One obvious problem wih those instructions is that if you define a column and a unique key as they suggest, your data won’t load due to unique key constraint violations unless you also do something to provide some sort of sequence value for that column, whether as an auto_increment value or via some other means, but the bit that troubles me further is the introduction of a column-level case-sensitivity requirement that only seems to actually matter at table creation time. Once I’ve got a table with an explicit FTS_DOC_ID column, however, MySQL apparently has no problem with either of the following statements:

Philosophically, I find that kind of behavior unsettling. I don’t like case-sensitivity in my table or column names to begin with (I may be one of the few people that likes lower_case_table_names = 1 in /etc/my.cnf), but I think it’s even worse that the case-sensitivity only matters some of the time. That strikes me as a good recipe for DBA frustration.

Now, let’s return to all of those FTS_*.ibd files. What, exactly, are they? In short, the _CONFIG.ibd file contains configuration info about the FT index (the same sort of configuration data that can be queried out of the I_S.INNODB_FT_CONFIG table, as I’ll discuss momentarily), and the others contain document IDs of new rows that are added to or removed from the table and which need to be merged back into or removed from the main index. I’m not entirely sure about the _STOPWORDS.ibd file just yet; I thought it might be somehow related to a custom stopwords table, but that doesn’t seem to be the case (or at least not in the way that I had thought), so I will need to look through the source to figure out what’s going on there.

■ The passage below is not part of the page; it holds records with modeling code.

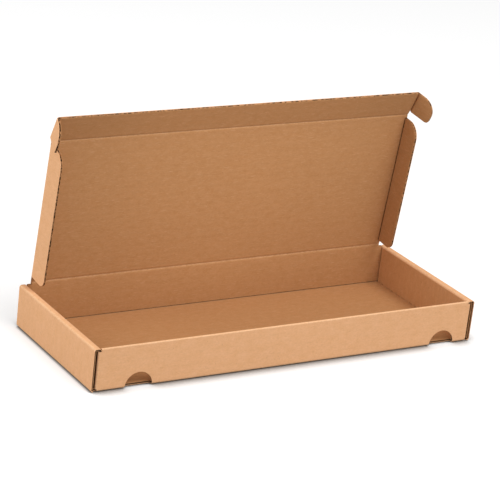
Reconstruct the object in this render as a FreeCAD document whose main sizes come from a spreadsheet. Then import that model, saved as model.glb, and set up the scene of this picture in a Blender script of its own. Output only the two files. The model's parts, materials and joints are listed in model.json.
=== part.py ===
import FreeCAD, Part
import os
import re

# A letterbox mailer: a flat posting box folded from one die-cut sheet of thin corrugated board.
# The tray has rolled side walls: each wall goes up, over a narrow spine and down again inside,
# and is locked by tabs in slots of the base. The front and back walls end in dust flaps that
# turn the corners and lie inside the rolled walls. The lid hangs on the back wall's top crease.
# It carries a side flap on each short edge and a tuck flap, with an ear at each end, in front.
#
# Frame: millimetres, +X to the right, +Y to the back, +Z up. The origin is the middle of the
# tray's underside. The lid stands open. Each crease that turns has its axis on the outer face of
# the board, and the two panels beside it are mitred, so that they meet when folded square.

SIZES = {
    # the board and the tray
    "board": 1.2,              # thickness of the fluted board
    "fold_gap": 0.1,           # air between panels that lie side by side
    "length": 220,             # outside, along X
    "depth": 82,               # outside, along Y
    "height": 22,              # up to the top of the rolled side walls
    "dust_flap": 30,           # reach of the dust flaps inside the side walls
    "tab_width": 16,           # locking tabs of the inner side panels
    "tab_inset": 14,           # from the outer front or back face to the nearest tab
    "notch_radius": 7.5,       # half-moon finger notches in the front wall
    "left_notch_inset": 25.3,  # from the left end to the middle of the left notch
    "right_notch_inset": 18,   # from the right end to the middle of the right notch
    # the lid and its flaps
    "lid_lift": 0.15,          # the shut lid's height over the rolled side walls
    "side_clearance": 0.85,    # between the shut tuck flap's ends and the inner side panels
    "flap_clearance": 0.1,     # between a folded ear and the side flap beside it
    "front_clearance": 3.2,    # between the shut tuck flap and the front wall
    "crease_gap": 0.05,        # each panel's distance from its crease
    "tuck_height": 15.5,
    "tuck_mitre": 52,          # shut, the tuck flap folds past square, so its mitre is steeper
    "flap_height": 13,         # the lid's side flaps
    "flap_heel": 2.6,          # from the lid's hinge crease to the flap
    "flap_toe": 2,             # from the flap to the tuck crease
    "flap_heel_round": 4,
    "flap_toe_round": 8,
    "ear_length": 12,
    "ear_setback": 2.2,        # from the tuck crease to the ear
    "ear_inset": 0.4,          # from the tuck flap's free edge to the ear
    "ear_root_round": 5.5,
    "ear_tip_round": 4,
    # how far each crease is folded: 0 is flat, the lid's 0 is shut
    "lid_angle": 83,
    "tuck_angle": 19,
    "flap_angle": 90,
    "left_ear_angle": 76,
    "right_ear_angle": 62,
}

# lengths that follow from the sizes
HALF_LENGTH = "(length / 2)"
HALF_DEPTH = "(depth / 2)"
SPINE = "(3 * board + 2 * fold_gap)"
INNER_HALF = f"({HALF_LENGTH} - {SPINE})"
CORNER_HALF = f"({HALF_LENGTH} - 2 * board - fold_gap)"
TUCK_HALF = f"({INNER_HALF} - side_clearance)"
LID_HALF = f"({TUCK_HALF} - board - flap_clearance)"
LID_DEPTH = "(depth - board - front_clearance)"
HINGE_HEIGHT = "(height + board + lid_lift)"
WALL_TOP = "(height - board)"
LOW_TOP = f"({WALL_TOP} - fold_gap)"

doc = FreeCAD.newDocument("letterbox_mailer")
sheet = doc.addObject("Spreadsheet::Sheet", "sizes")
for row, (name, value) in enumerate(SIZES.items(), start=1):
    sheet.set(f"A{row}", name)
    sheet.set(f"B{row}", str(value))
    sheet.setAlias(f"B{row}", name)
doc.recompute()


def on_sheet(formula):
    """The formula with each size's name made a cell of the sheet."""
    return re.sub(r"[a-z_]+", lambda word: f"sizes.{word[0]}" if word[0] in SIZES else word[0], formula)


def bind(thing, setting, formula):
    """Drive one setting of a thing by the sheet."""
    thing.setExpression(setting, on_sheet(formula))


def measure(formula):
    """The present value of a formula."""
    return float(sheet.evalExpression(on_sheet(formula)))


def panel(name, x, y, z):
    """A flat stretch of board between two corners, each a pair of formulas."""
    box = doc.addObject("Part::Box", name)
    for side, setting, (low, high) in zip("xyz", ("Length", "Width", "Height"), (x, y, z)):
        bind(box, setting, f"({high}) - ({low})")
        bind(box, f"Placement.Base.{side}", low)
    return box


def fold(name, first, second, corner, length):
    """A quarter-round fold of the board about its inner corner, from one direction to another.

    It runs from the corner, along first x second, for the given length.
    """
    axis = first.cross(second)
    bend = doc.addObject("Part::Cylinder", name)
    bend.Angle = 90
    bind(bend, "Radius", "board")
    bind(bend, "Height", length)
    bend.Placement.Rotation = FreeCAD.Rotation(first, second, axis, "XYZ")
    for side, place in zip("xyz", corner):
        bind(bend, f"Placement.Base.{side}", place)
    return bend


def join(name, pieces):
    union = doc.addObject("Part::MultiFuse", name)
    union.Shapes = pieces
    union.Refine = True
    return union


RIGHT = FreeCAD.Vector(1, 0, 0)
BACK = FreeCAD.Vector(0, 1, 0)
UP = FreeCAD.Vector(0, 0, 1)


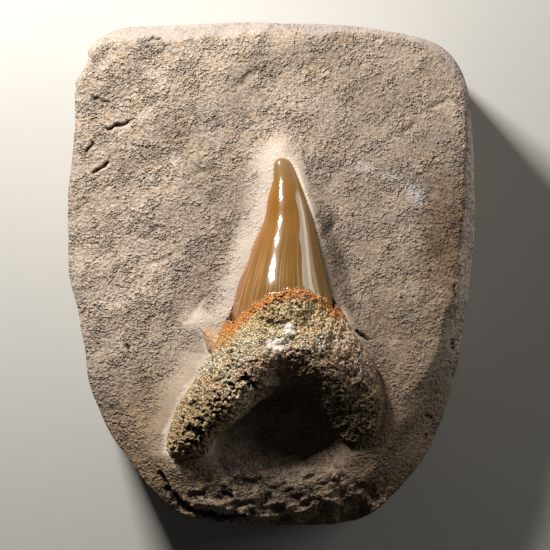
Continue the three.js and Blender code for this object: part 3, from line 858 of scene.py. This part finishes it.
def make_limestone():
    stone = Finish("limestone")
    near = stone.mark("near_tooth")
    cut = stone.mark("cut")
    scraped = stone.turned((0, 0, 0), SCRAPE, (1.5, 1, 1))
    sand = stone.noise(stone.place, 0.38, 1, 0.5)
    grain = stone.noise(stone.place, 0.7, 2, 0.5)
    lumps = stone.noise(stone.place, 1.4, 2, 0.5)
    clusters = stone.noise(scraped, 3.4, 3, 0.65)
    broad = stone.noise(scraped, 9, 3, 0.6)
    ragged = stone.math("MULTIPLY_ADD", stone.noise(stone.place, 2.5, 4, 0.65), 1.6, -0.8)
    plain = stone.math(
        "MULTIPLY", stone.between(near, 0.8, 6.5, 0.2, 1.0), stone.between(cut, 0, 1, 1, 0.4))
    rough = stone.math("MULTIPLY", plain, stone.between(clusters, 0.42, 0.66, 0.4, 2.4))
    rough = stone.math("MULTIPLY", rough, stone.mark("worn"))
    rough = stone.math("MULTIPLY", rough, stone.between(
        stone.noise(stone.place, 0.9, 2, 0.5), 0.35, 0.66, 0.5, 1.5))
    colour = stone.mix(
        stone.between(broad, 0.35, 0.65), (0.29, 0.233, 0.183, 1), (0.375, 0.298, 0.235, 1))
    ochre = stone.between(stone.noise(stone.place, 3.2, 4, 0.7), 0.52, 0.66, 0, 0.5)
    colour = stone.mix(ochre, colour, (0.35, 0.24, 0.135, 1))
    brown = stone.patch((36, 7), (6, 14), 0, 0.6, ragged)
    colour = stone.mix(stone.math("MULTIPLY", brown, 0.9), colour, (0.13, 0.083, 0.047, 1))
    pale = stone.patch((-29, 0), (12, 20), 0, 0.7, ragged)
    colour = stone.mix(stone.math("MULTIPLY", pale, 0.6), colour, (0.42, 0.34, 0.27, 1))
    dull = stone.patch((26, 32), (13, 15), 0, 0.7, ragged)
    colour = stone.mix(stone.math("MULTIPLY", dull, 0.4), colour, (0.22, 0.175, 0.135, 1))
    shadow = stone.patch((-12, 8), (6, 13), -0.3, 0.7, ragged)
    colour = stone.mix(stone.math("MULTIPLY", shadow, 0.5), colour, (0.22, 0.178, 0.142, 1))
    end = stone.patch((-2, -47), (28, 6.5), 0, 0.5, ragged)
    colour = stone.mix(stone.math("MULTIPLY", end, 0.6), colour, (0.17, 0.12, 0.072, 1))
    # Darker and browner towards the lower right: a browner tone, and painted shade for the light
    # falling off there.
    corner = stone.patch((25, -38), (13, 9), 0.6, 0.6, ragged)
    colour = stone.mix(stone.math("MULTIPLY", corner, 0.5), colour, (0.15, 0.105, 0.065, 1))
    low = stone.patch((27, -34), (26, 30), 0.3, 0.6, ragged)
    colour = stone.mix(stone.math("MULTIPLY", low, 0.7), colour, (0.17, 0.115, 0.07, 1))
    warm = stone.patch((-25, -36), (14, 13), 0.6, 0.6, ragged)
    colour = stone.mix(stone.math("MULTIPLY", warm, 0.7), colour, (0.23, 0.148, 0.078, 1))
    for centre, radii, turn in (((19.0, 21.2), (2.2, 0.8), -0.3), ((24.6, 19.4), (2.2, 0.7), -0.3),
                                ((28.8, 15.8), (2.4, 1.6), -0.8)):
        chalk = stone.patch(centre, radii, turn, 0.5, ragged)
        colour = stone.mix(stone.math("MULTIPLY", chalk, 0.6), colour, (0.47, 0.44, 0.41, 1))
    colour = stone.mix(stone.math("MULTIPLY", cut, 0.5), colour, (0.31, 0.28, 0.275, 1))
    facet = stone.patch((41.5, 0), (5.5, 34), 0, 0.3, ragged)
    facet = stone.math(
        "MULTIPLY", stone.math("MULTIPLY", facet, cut), stone.between(grain, 0.4, 0.6, 0.45, 1))
    colour = stone.mix(facet, colour, (0.54, 0.45, 0.37, 1))
    # Painted shade: the slope right of the crown, turned from the light, is painted dark brown.
    slope = stone.patch((13, 2), (2.0, 11.5), 0.28, 0.5, ragged)
    colour = stone.mix(stone.math("MULTIPLY", slope, 0.75), colour, (0.15, 0.108, 0.075, 1))
    collar = stone.between(near, 5.0, 0.6)
    collar = stone.math("MULTIPLY", collar, stone.between(stone.mark("beside_crown"), 0, 1, 0.2, 1))
    colour = stone.mix(collar, colour, (0.48, 0.412, 0.345, 1))
    rim = stone.between(near, 1.2, 0.2)
    colour = stone.mix(rim, colour, (0.56, 0.475, 0.40, 1))
    speck = stone.patch((17.6, -5.9), (0.42, 0.17), 0.9, 0.3)
    colour = stone.mix(speck, colour, (0.02, 0.035, 0.06, 1))
    pits = stone.between(stone.noise(stone.place, 0.7, 2, 0.5), 0.56, 0.68)
    torn = stone.math("MAXIMUM", stone.between(clusters, 0.52, 0.64, 0.05, 1.0), stone.mark("torn"))
    pits = stone.math("MULTIPLY", pits, torn)
    height = stone.math("MULTIPLY_ADD", sand, 0.8, grain)
    height = stone.math("MULTIPLY_ADD", lumps, 0.7, height)
    height = stone.math("SUBTRACT", height, 1.25)
    height = stone.math("MULTIPLY_ADD", pits, -0.4, height)
    # Light and dark flecks of the grain's own colour, with painted shade in the pits.
    shade = stone.between(stone.math("MULTIPLY_ADD", sand, 1.4, grain), 0.85, 1.55, -0.35, 0.27)
    shade = stone.math("MULTIPLY_ADD", pits, -0.45, shade)
    shade = stone.math("MULTIPLY_ADD", shade, plain, 1.0)
    shade = stone.add("CombineColor", {0: shade, 1: shade, 2: shade})
    colour = stone.mix(1.0, colour, shade, "MULTIPLY")
    # Painted shade: the narrow slits are painted near black.
    painted_slit_shade = stone.between(stone.mark("painted_slit_shade"), 0.15, 0.75)
    colour = stone.mix(painted_slit_shade, colour, (0.05, 0.034, 0.022, 1))
    height = stone.math("MULTIPLY", height, rough)
    sawn = stone.noise(stone.turned((0, 0, 0), 0, (1, 1, 6)), 0.7, 2, 0.5)
    height = stone.math("MULTIPLY_ADD", stone.math("MULTIPLY", sawn, cut), 0.2, height)
    stone.set(base_color=colour, roughness=0.95, normal=stone.bump(height, 0.56))
    stone.surface.inputs["Specular IOR Level"].default_value = 0.25
    return stone.material


note(block, "near_tooth", lambda at: closeness(at) if at.z > FACE_FROM else FAR)
note(block, "cut", cut_share)
note(block, "worn", lambda at: (1 + 0.15 * step(0, -30, at.x) - 0.1 * step(-10, 25, at.x)
                                + 1.5 * step(36, 38, at.x) + 1.2 * step(-38, -43, at.y)))
note(block, "beside_crown", lambda at: step(-14, -8, at.y) * (1 - 0.7 * step(1, 3, at.x)))
# The slits, for the painted shade in them.
note(block, "painted_slit_shade", lambda at: deepest(at, FACE_SLITS) if at.z > FACE_FROM else 0)
note(block, "torn", lambda at: deepest(at, TORN_PLACES) if at.z > FACE_FROM else 0)
block.data.materials.clear()
block.data.materials.append(make_limestone())
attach(block, "root")
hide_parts("matrix_block")


# ---- the studio ---------------------------------------------------------------------------------
# A plain pale floor, one soft light from the top left, a narrow one from the right that draws the
# second line down the crown over a painted reflection there, and a little light from all round.

FLOOR_SIZE = 6

bpy.ops.object.select_all(action="DESELECT")
bpy.ops.mesh.primitive_plane_add(size=FLOOR_SIZE)
floor = bpy.context.object
floor.name = "floor"
pale = bpy.data.materials.new("pale_floor")
pale.use_nodes = True
pale.node_tree.nodes["Principled BSDF"].inputs["Base Color"].default_value = (0.46, 0.45, 0.43, 1)
pale.node_tree.nodes["Principled BSDF"].inputs["Roughness"].default_value = 0.9
floor.data.materials.append(pale)


LIT_SPOT = Vector((0.003, 0.003, 0.03))  # in m: a spot on the crown, which the lights face


def soft_light(name, width, length, azimuth, elevation, distance, watts, colour):
    """A soft light over the tooth: azimuth is anticlockwise from +X and elevation from the face."""
    lamp = bpy.data.lights.new(name, "AREA")
    lamp.shape = "RECTANGLE"
    lamp.size, lamp.size_y = width, length
    lamp.energy = watts
    lamp.color = colour
    light = bpy.data.objects.new(name, lamp)
    azimuth, elevation = math.radians(azimuth), math.radians(elevation)
    away = Vector((math.cos(azimuth) * math.cos(elevation), math.sin(azimuth) * math.cos(elevation),
                   math.sin(elevation)))
    light.location = LIT_SPOT + distance * away
    light.rotation_euler = away.to_track_quat("Z", "Y").to_euler()
    light.visible_camera = False
    bpy.context.scene.collection.objects.link(light)


soft_light("key", 0.045, 0.06, 122, 32, 0.24, 1.3, (1, 0.97, 0.92))
soft_light("side", 0.34, 0.2, 25, 15, 0.5, 0.9, (1, 0.97, 0.92))

air = bpy.data.worlds.new("air")
air.use_nodes = True
air.node_tree.nodes["Background"].inputs["Color"].default_value = (1, 1, 1, 1)
air.node_tree.nodes["Background"].inputs["Strength"].default_value = 0.03
bpy.context.scene.world = air
bpy.context.scene.view_settings.view_transform = "Standard"
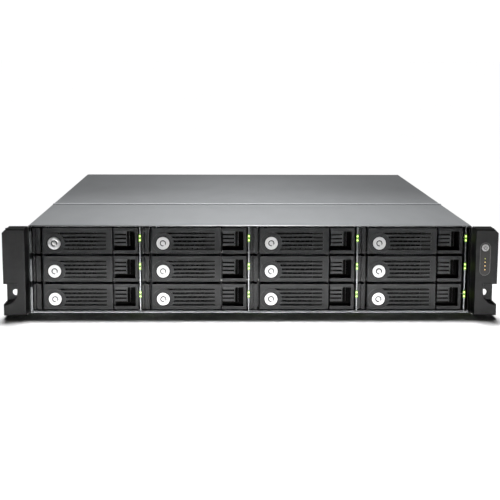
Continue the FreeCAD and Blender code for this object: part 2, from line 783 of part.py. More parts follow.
def lock_shape():
    """Round lock plug with a C-shaped tubular key groove and a cam on its back."""
    centre_x = d.lever_left + d.lock_in
    z = d.lock_rise
    plug = cylinder("lock_plug", (centre_x, -0.9, z), "y", d.lock_radius, BARREL_LONG + 1)
    cam = box("lock_cam", (centre_x - 2.5, BARREL_LONG + 0.1, z - 2.5),
              (centre_x + 2.5, BARREL_LONG + 1.1, z + 6.8))
    solid = join("lock_solid", plug, cam)
    outer = cylinder("key_groove_out", (centre_x, -2, z), "y", KEY_OUTER, 2.3)
    inner = cylinder("key_groove_in", (centre_x, -3, z), "y", KEY_INNER, 5)
    notch = box("key_notch", (centre_x + 0.6, -3, z - KEY_OUTER - 1),
                (centre_x + 2.2, 3, z - 0.8))
    groove = cut("key_groove", outer, inner, notch)
    return cut("lock_shape", solid, groove)


KEY_OUTER = 3.1
KEY_INNER = 2.1


# ---------------------------------------------------------------- drive bay


def divider_x(column):
    """Middle of the divider at the right of a column."""
    return d.tray_left + column * d.tray_step_x + d.tray_wide + d.pipe_offset


def drive_cage():
    """Upright dividers with ledges under the trays, tied by a windowed rear plate."""
    half = d.divider_sheet / 2
    low, high = d.floor_sheet, cover_low
    plates = [box("cage_left", (-inner_half, DIVIDER_FRONT, low),
                  (-inner_half + 0.8, d.cage_back, high))]
    ledges = []
    notches = []
    for column in range(COLUMNS):
        x = divider_x(column)
        left = d.tray_left + column * d.tray_step_x
        plates.append(box(f"divider_{column}", (x - half, DIVIDER_FRONT, low),
                          (x + half, d.cage_back, high)))
        for row in range(ROWS):
            z = d.tray_low + row * d.tray_step_z
            notches.append(box(f"pipe_notch_{column}_{row}",
                               (x - 2, 0, z + PIPE_LOW - 0.1),
                               (x + 2, PIPE_BACK + 0.1, z + PIPE_HIGH + 0.1)))
            if row == 0:
                continue
            ledge_z = z - LEDGE_DROP
            start = -inner_half if column == 0 else divider_x(column - 1)
            ledges.append(box(f"ledge_left_{column}_{row}", (start, LEDGE_FRONT, ledge_z),
                              (left + LEDGE_UNDER, d.cage_back, ledge_z + 1)))
            ledges.append(box(f"ledge_right_{column}_{row}",
                              (left + d.tray_wide - LEDGE_UNDER, LEDGE_FRONT, ledge_z),
                              (x, d.cage_back, ledge_z + 1)))
    rear = box("cage_rear", (-inner_half, d.cage_back - d.sheet, low),
               (divider_x(COLUMNS - 1) + half, d.cage_back, high))
    windows = []
    for number, x, z in tray_places():
        windows.append(box(f"cage_window_{number}", (x + 8, d.cage_back - 4, z + 3),
                           (x + d.tray_wide - 8, d.cage_back + 2, z + 23)))
    solid = join("cage_solid", rear, *plates, *ledges)
    return stand(cut("drive_cage", solid, *windows, *notches), "drive_cage")


DIVIDER_FRONT = 1
LEDGE_FRONT = 22
LEDGE_DROP = 1.6
LEDGE_UNDER = 1.2
PIPE_LOW = 12.6
PIPE_HIGH = 20.1
PIPE_BACK = 5


def light_pipes():
    """Clear heads with two round lamps beside each tray, and their bars to the backplane."""
    pipes = []
    for column in range(COLUMNS):
        x = divider_x(column)
        for row in range(ROWS):
            name = f"light_pipe_{column}_{row}"
            z = d.tray_low + row * d.tray_step_z
            head = box(name + "_head", (x - d.pipe_wide / 2, d.pipe_front, z + PIPE_LOW),
                       (x + d.pipe_wide / 2, PIPE_BACK, z + PIPE_HIGH))
            bar = box(name + "_bar", (x - d.pipe_wide / 2, PIPE_BACK - 1, z + PIPE_LOW + 2),
                      (x - d.divider_sheet / 2, d.cage_back - d.sheet, z + PIPE_LOW + 4))
            lamps = [
                cylinder(f"{name}_lamp_{n}", (x, d.pipe_front - 0.4, z + rise), "y", 0.75, 1)
                for n, rise in enumerate((14.3, 18.3))]
            pipes.append(join(name, head, bar, *lamps))
    return stand(group("light_pipes", *pipes), "light_pipes")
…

In any case, for each new FULLTEXT KEY that you create, you’ll get a corresponding FTS_*_DOC_ID.ibd file (but none of the others), and if you drop a FT index, the its corresponding FTS_*_DOC_ID.ibd file will also be removed. HOWEVER, even if you drop all of the FT indexes for a given table, you’re still left with all of the other FTS_*.ibd files, and it appears that the only way to get rid of them is to actually rebuild the table.